Training Tricks

FP16#

MMF supports FP16 training for faster performance with negligible impact on the results through torch.cuda.amp module. Append training.fp16=True to the end of your command to enable fp16 training in the trainer.

Optimizer State Sharding#

MMF supports optimizer state sharding for fitting larger models in GPUs. To enable optimizer state sharding append optimizer.enable_state_sharding=True to the end of your command. Optimizer state sharding is achieved by using the OSS optimizer wrapper from fairscale library. OSS uses the Zero Redundancy Optimizer (ZeRO).

note

fairscale is not installed along with MMF due to some dependency issues. In order to use optimizer state sharding, install the library following the instructions in the repository.

Splitting Dataset#

MMF supports spliting dataset dynamically. For example, users of MMF might want to split some percentage of the train dataset to be used for validation or test. #470 introduced such a feature.

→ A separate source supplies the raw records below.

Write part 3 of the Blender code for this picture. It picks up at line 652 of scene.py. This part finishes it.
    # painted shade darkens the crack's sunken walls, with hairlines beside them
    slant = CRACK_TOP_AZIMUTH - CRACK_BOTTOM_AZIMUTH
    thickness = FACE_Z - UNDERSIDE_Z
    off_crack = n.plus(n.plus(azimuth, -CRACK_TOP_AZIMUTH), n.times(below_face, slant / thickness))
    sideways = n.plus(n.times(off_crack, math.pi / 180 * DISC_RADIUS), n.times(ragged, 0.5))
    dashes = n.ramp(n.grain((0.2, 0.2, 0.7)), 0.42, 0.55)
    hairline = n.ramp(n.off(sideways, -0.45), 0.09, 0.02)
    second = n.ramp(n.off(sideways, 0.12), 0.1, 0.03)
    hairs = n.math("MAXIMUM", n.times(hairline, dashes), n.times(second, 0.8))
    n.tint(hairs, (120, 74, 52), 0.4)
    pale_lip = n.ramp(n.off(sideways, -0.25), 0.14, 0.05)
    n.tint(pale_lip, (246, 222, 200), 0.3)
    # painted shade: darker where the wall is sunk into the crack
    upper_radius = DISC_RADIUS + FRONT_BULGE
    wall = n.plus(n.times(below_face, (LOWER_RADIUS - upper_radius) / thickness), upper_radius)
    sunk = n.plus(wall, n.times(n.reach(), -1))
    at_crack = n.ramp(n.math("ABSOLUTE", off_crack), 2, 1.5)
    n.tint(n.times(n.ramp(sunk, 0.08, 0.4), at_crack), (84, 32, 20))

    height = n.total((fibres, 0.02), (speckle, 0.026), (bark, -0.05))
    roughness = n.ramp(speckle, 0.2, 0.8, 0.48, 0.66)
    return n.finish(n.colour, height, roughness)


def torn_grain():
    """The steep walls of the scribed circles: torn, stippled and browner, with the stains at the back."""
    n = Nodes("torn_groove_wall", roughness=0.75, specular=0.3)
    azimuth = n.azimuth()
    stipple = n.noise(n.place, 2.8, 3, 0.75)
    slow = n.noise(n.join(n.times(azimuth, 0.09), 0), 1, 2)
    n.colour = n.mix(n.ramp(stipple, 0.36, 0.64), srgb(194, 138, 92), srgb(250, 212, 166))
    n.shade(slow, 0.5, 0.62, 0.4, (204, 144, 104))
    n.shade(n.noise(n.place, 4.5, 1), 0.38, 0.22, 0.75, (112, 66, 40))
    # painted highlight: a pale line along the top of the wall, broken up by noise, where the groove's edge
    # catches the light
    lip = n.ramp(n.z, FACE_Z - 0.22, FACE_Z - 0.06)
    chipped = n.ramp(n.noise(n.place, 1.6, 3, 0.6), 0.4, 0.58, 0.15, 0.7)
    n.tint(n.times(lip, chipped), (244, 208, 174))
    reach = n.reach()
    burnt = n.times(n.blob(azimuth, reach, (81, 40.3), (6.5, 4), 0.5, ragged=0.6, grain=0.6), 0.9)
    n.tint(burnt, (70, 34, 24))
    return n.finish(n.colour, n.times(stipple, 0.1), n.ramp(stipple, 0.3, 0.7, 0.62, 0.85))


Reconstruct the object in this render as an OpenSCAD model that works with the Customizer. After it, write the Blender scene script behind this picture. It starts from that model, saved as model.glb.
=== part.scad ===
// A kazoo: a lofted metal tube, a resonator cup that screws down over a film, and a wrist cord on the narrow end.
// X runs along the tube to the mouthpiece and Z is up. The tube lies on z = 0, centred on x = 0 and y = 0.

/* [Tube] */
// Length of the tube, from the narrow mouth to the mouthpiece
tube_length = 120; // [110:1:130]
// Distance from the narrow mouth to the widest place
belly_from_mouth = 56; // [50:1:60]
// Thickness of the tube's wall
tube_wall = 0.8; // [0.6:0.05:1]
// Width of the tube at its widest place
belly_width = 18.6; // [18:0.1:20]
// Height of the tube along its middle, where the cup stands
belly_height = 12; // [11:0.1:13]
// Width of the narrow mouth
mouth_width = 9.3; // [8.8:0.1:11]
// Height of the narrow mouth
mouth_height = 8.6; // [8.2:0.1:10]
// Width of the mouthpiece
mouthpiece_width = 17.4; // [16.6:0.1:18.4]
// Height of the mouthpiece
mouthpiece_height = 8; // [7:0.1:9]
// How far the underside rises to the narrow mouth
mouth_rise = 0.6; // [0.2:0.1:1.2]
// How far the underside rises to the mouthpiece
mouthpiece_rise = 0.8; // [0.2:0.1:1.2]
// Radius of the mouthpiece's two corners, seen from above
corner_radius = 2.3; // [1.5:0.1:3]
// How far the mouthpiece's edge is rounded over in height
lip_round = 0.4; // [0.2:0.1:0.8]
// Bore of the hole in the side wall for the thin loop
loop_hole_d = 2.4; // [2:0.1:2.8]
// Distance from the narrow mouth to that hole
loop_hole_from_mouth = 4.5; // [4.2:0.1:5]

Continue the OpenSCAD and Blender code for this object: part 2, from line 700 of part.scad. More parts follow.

You can specifiy how much of the train dataset will be used for eval or test with the following config (textvqa dataset as an example):

 textvqa:
    zoo_requirements:
    - textvqa.defaults
    - textvqa.ocr_en
    split_train:
      val: 0.99 # 0.99 of the train dataset will be used for validation
      test: 0.001 # 0.001 of the train dataset will be used for test
      seed: 123456 # this is the default seed used for the random split. This line is optional.
    features:
      train:
      - textvqa/defaults/features/open_images/detectron.lmdb,textvqa/ocr_en/features/ocr_en_frcn_features.lmdb
      test:
      - test_path
   processors:
      ...

note

val and test percentages must be less than 100%. There should to be some percentages left for the training dataset.